Кактус Леонова. Записки япониста о важном и разном - страница 6



Но мы отвлеклись от Зои. Спрашиваю у нее, пока нас везут на скорой к стоматологу: что она пишет в своих тетрадочках, книгу? Зоя говорит, что делает заметки, конспектирует, учится медицине. Потому что поступила сюда совсем безграмотной в этом плане, совсем ничего не знала. Говорю: «У вас какие-то курсы дистанционные?» – представляя что-то типа TED, а она отвечает: «Я Малышеву конспектирую и доктора Мясникова. Столько нового…»

Другая бабушка – Ирина Петровна с красивой фамилией Воздвиженская. Она даже собирала как-то обитателей больницы в общей комнате, где рассказывала историю своей семьи. Но, говорят, было неинтересно. Ирина Петровна похожа на птицу: у нее крючковатый нос, впалый рот (зубов она тоже не носит) и абсолютно безумные глаза, суровый взгляд шизофреника. Раньше она работала научным сотрудником – литературоведом и библиотекарем, и видимо поэтому не разрешает брать книги из игровой комнаты, не заполнив формуляра. Понятное дело, что никаких формуляров там нет. Но основное занятие, а точнее даже миссия, Ирины Петровны – это охрана кулера. Она сидит рядом с ним, и если кто-то, недайбог!, будет наливать воду, пока горит красная лампочка, она строгим голосом кричит: «Не наливайте! Вы что, не видите, что горит красная лампочка?! Это значит работает кипятильник! Вы же не наливаете чай из чайника, когда он кипит?! Вы его сломаете!»
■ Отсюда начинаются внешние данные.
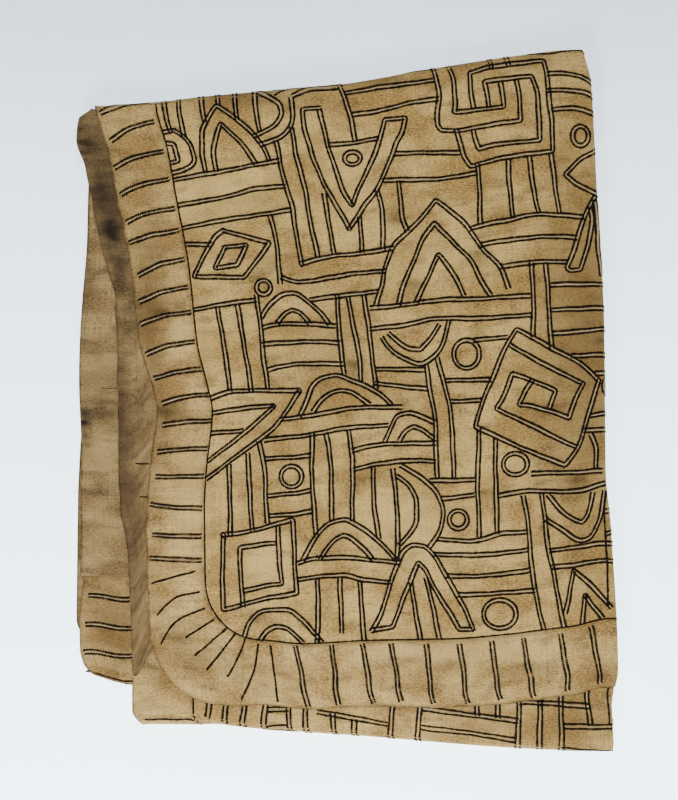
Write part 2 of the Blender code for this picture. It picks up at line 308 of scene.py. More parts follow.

Даже холодную воду наливать не велит. Поэтому мы позволяем себе мелкие шалости: смотрим направо, налево и, если Ирины Петровны нет на горизонте, радостно наливаем воду при красной лампочке. У меня даже появилась идея: подарить ей магнит с вечно горящей красной лампочкой. Вот было бы весело. Хотя за время моего пребывания сломалось три кулера, так что, может, Ирина Петровна не так уж и не права.

Однажды одна девочка, пытаясь усмирить неутомимый нрав Ирины Петровны, кажется, похвалила ее кофточку. Или сказала, что она выглядит хорошо.

– Ты что, лесбиянка? – строго спросила Ирина Петровна, продолжая неусыпно следить за красной лампочкой.

На вопрос: «Как ваши дела?» Ирина Петровна отвечает: «Какие могут быть дела в психушке?!»

Однажды она (о чудо!) заговорила со мной. Видимо, была короткая ремиссия.

– Мне кажется, вы хотите со мной поговорить, – сказала она, когда я собирала очередной е…чий паззл («Тропический лес, или Пятьдесят оттенков зеленого») в игровой комнате. Паззл Ирина Петровна почему-то называла кубиком Рубика. Она рассказала мне, что была научным работником, литературоведом, писала статьи, получала за это хорошие деньги и даже хотела устроиться работать в ИНИОН, но ее не взяли из-за маленького ребенка. Потом Ирина Петровна рассказала, что неплохо рисует, и спросила, не смогу ли я ей попозировать. Но потом передумала ввиду отсутствия мольберта. Больше мы с ней не разговаривали, а потом она и здороваться со мной перестала.

Некоторые пациенты здесь долго не задерживаются, но оставляют свой след.

Вика из семнадцатой палаты след оставила яркий. Она носила лосины и худи «Хилфигер». Зеленого, канареечно желтого, малинового и прочих вырви глаз цветов. Вечером переодевалась в белую с шелком пижаму. Вика не спала десять суток подряд и нахаживала десятки километров и тысячи шагов по коридору, громко разговаривая по телефону. Зачем она так делала, было не очень понятно, потому что палата у нее была одноместная. Но зато про перипетии Викиной жизни и работы знало все отделение.